* START Information shown *
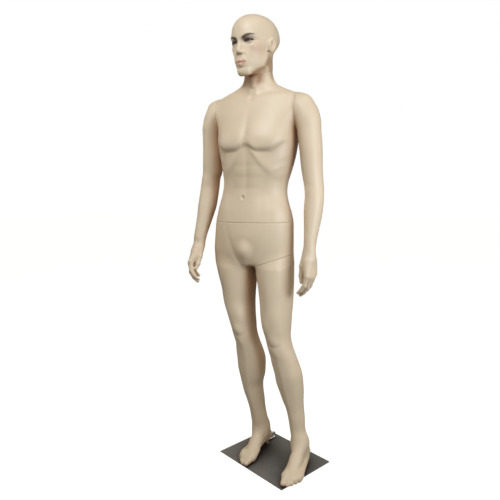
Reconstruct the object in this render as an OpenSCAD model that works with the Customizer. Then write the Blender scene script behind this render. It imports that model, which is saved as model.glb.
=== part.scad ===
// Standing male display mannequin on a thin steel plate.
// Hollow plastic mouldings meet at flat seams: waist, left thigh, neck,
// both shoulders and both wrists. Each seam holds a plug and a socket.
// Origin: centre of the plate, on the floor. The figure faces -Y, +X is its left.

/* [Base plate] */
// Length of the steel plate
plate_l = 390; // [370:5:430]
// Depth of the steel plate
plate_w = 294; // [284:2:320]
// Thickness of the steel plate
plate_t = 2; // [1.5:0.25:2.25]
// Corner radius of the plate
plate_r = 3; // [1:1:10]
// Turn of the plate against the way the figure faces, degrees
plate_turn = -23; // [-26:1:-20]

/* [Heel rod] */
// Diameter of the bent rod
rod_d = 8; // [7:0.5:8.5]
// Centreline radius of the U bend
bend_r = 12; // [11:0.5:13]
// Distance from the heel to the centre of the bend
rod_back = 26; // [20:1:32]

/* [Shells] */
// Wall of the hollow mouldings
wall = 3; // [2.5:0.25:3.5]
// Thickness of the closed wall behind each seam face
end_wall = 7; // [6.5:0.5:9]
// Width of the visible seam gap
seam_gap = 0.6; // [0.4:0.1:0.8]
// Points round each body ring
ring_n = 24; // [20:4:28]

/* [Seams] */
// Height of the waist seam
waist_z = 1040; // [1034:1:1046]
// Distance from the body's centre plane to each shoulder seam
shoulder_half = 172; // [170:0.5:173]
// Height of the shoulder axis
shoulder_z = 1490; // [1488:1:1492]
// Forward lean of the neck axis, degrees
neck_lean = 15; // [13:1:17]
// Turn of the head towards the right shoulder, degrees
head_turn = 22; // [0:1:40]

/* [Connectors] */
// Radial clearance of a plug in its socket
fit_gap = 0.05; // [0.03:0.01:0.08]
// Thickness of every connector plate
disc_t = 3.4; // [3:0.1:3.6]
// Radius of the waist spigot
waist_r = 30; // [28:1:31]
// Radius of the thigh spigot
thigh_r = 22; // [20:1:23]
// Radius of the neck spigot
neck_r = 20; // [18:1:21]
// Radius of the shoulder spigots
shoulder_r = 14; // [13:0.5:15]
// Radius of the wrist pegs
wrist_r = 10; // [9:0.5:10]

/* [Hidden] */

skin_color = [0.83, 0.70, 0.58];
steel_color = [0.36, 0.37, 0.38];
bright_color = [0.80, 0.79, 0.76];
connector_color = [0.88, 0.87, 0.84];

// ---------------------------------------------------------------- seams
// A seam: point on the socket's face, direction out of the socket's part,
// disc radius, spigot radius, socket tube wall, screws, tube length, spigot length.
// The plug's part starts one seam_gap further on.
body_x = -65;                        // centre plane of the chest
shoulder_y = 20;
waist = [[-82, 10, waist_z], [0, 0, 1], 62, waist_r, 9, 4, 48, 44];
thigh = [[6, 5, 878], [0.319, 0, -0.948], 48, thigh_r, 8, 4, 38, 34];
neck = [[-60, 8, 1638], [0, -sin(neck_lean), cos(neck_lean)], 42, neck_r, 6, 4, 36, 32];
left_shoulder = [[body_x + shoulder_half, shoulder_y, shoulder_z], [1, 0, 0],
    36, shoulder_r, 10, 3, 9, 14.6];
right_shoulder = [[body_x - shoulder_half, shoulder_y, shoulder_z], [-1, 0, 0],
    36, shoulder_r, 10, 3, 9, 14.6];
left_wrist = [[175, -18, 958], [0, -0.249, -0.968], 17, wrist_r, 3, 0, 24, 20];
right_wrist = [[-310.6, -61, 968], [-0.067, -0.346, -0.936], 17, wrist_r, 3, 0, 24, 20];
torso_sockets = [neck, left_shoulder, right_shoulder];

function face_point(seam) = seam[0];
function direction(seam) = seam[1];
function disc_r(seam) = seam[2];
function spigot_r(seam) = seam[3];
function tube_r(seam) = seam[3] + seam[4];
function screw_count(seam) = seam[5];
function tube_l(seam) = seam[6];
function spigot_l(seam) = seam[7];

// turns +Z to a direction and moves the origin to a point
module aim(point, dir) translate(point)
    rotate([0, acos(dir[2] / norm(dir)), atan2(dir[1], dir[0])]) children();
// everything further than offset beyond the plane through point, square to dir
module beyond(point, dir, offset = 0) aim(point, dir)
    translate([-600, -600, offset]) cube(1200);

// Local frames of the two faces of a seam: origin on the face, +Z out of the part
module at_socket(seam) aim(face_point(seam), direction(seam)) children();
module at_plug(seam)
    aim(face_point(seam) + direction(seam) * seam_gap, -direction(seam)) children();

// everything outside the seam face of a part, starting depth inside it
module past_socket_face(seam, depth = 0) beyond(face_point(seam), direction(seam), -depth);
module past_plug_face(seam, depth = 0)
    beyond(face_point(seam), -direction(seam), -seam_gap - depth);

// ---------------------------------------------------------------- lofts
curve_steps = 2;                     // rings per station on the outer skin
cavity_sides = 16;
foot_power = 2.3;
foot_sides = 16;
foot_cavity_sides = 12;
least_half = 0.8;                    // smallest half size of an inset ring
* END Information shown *
# Given problem
Give the listing above again, word for word.

# Output below
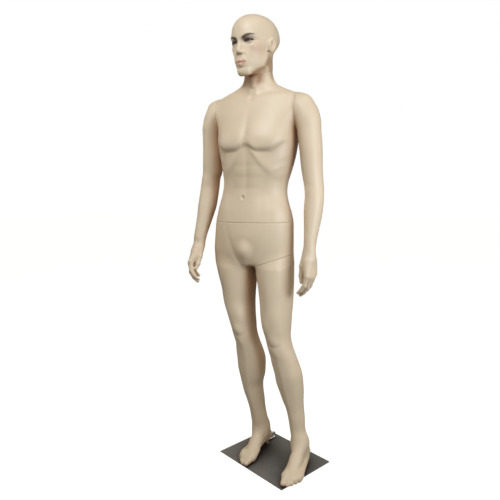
Reconstruct the object in this render as an OpenSCAD model that works with the Customizer. Then write the Blender scene script behind this render. It imports that model, which is saved as model.glb.
=== part.scad ===
// Standing male display mannequin on a thin steel plate.
// Hollow plastic mouldings meet at flat seams: waist, left thigh, neck,
// both shoulders and both wrists. Each seam holds a plug and a socket.
// Origin: centre of the plate, on the floor. The figure faces -Y, +X is its left.

/* [Base plate] */
// Length of the steel plate
plate_l = 390; // [370:5:430]
// Depth of the steel plate
plate_w = 294; // [284:2:320]
// Thickness of the steel plate
plate_t = 2; // [1.5:0.25:2.25]
// Corner radius of the plate
plate_r = 3; // [1:1:10]
// Turn of the plate against the way the figure faces, degrees
plate_turn = -23; // [-26:1:-20]

/* [Heel rod] */
// Diameter of the bent rod
rod_d = 8; // [7:0.5:8.5]
// Centreline radius of the U bend
bend_r = 12; // [11:0.5:13]
// Distance from the heel to the centre of the bend
rod_back = 26; // [20:1:32]

/* [Shells] */
// Wall of the hollow mouldings
wall = 3; // [2.5:0.25:3.5]
// Thickness of the closed wall behind each seam face
end_wall = 7; // [6.5:0.5:9]
// Width of the visible seam gap
seam_gap = 0.6; // [0.4:0.1:0.8]
// Points round each body ring
ring_n = 24; // [20:4:28]

/* [Seams] */
// Height of the waist seam
waist_z = 1040; // [1034:1:1046]
// Distance from the body's centre plane to each shoulder seam
shoulder_half = 172; // [170:0.5:173]
// Height of the shoulder axis
shoulder_z = 1490; // [1488:1:1492]
// Forward lean of the neck axis, degrees
neck_lean = 15; // [13:1:17]
// Turn of the head towards the right shoulder, degrees
head_turn = 22; // [0:1:40]

/* [Connectors] */
// Radial clearance of a plug in its socket
fit_gap = 0.05; // [0.03:0.01:0.08]
// Thickness of every connector plate
disc_t = 3.4; // [3:0.1:3.6]
// Radius of the waist spigot
waist_r = 30; // [28:1:31]
// Radius of the thigh spigot
thigh_r = 22; // [20:1:23]
// Radius of the neck spigot
neck_r = 20; // [18:1:21]
// Radius of the shoulder spigots
shoulder_r = 14; // [13:0.5:15]
// Radius of the wrist pegs
wrist_r = 10; // [9:0.5:10]

/* [Hidden] */

skin_color = [0.83, 0.70, 0.58];
steel_color = [0.36, 0.37, 0.38];
bright_color = [0.80, 0.79, 0.76];
connector_color = [0.88, 0.87, 0.84];

// ---------------------------------------------------------------- seams
// A seam: point on the socket's face, direction out of the socket's part,
// disc radius, spigot radius, socket tube wall, screws, tube length, spigot length.
// The plug's part starts one seam_gap further on.
body_x = -65;                        // centre plane of the chest
shoulder_y = 20;
waist = [[-82, 10, waist_z], [0, 0, 1], 62, waist_r, 9, 4, 48, 44];
thigh = [[6, 5, 878], [0.319, 0, -0.948], 48, thigh_r, 8, 4, 38, 34];
neck = [[-60, 8, 1638], [0, -sin(neck_lean), cos(neck_lean)], 42, neck_r, 6, 4, 36, 32];
left_shoulder = [[body_x + shoulder_half, shoulder_y, shoulder_z], [1, 0, 0],
    36, shoulder_r, 10, 3, 9, 14.6];
right_shoulder = [[body_x - shoulder_half, shoulder_y, shoulder_z], [-1, 0, 0],
    36, shoulder_r, 10, 3, 9, 14.6];
left_wrist = [[175, -18, 958], [0, -0.249, -0.968], 17, wrist_r, 3, 0, 24, 20];
right_wrist = [[-310.6, -61, 968], [-0.067, -0.346, -0.936], 17, wrist_r, 3, 0, 24, 20];
torso_sockets = [neck, left_shoulder, right_shoulder];

function face_point(seam) = seam[0];
function direction(seam) = seam[1];
function disc_r(seam) = seam[2];
function spigot_r(seam) = seam[3];
function tube_r(seam) = seam[3] + seam[4];
function screw_count(seam) = seam[5];
function tube_l(seam) = seam[6];
function spigot_l(seam) = seam[7];

// turns +Z to a direction and moves the origin to a point
module aim(point, dir) translate(point)
    rotate([0, acos(dir[2] / norm(dir)), atan2(dir[1], dir[0])]) children();
// everything further than offset beyond the plane through point, square to dir
module beyond(point, dir, offset = 0) aim(point, dir)
    translate([-600, -600, offset]) cube(1200);

// Local frames of the two faces of a seam: origin on the face, +Z out of the part
module at_socket(seam) aim(face_point(seam), direction(seam)) children();
module at_plug(seam)
    aim(face_point(seam) + direction(seam) * seam_gap, -direction(seam)) children();

// everything outside the seam face of a part, starting depth inside it
module past_socket_face(seam, depth = 0) beyond(face_point(seam), direction(seam), -depth);
module past_plug_face(seam, depth = 0)
    beyond(face_point(seam), -direction(seam), -seam_gap - depth);

// ---------------------------------------------------------------- lofts
curve_steps = 2;                     // rings per station on the outer skin
cavity_sides = 16;
foot_power = 2.3;
foot_sides = 16;
foot_cavity_sides = 12;
least_half = 0.8;                    // smallest half size of an inset ring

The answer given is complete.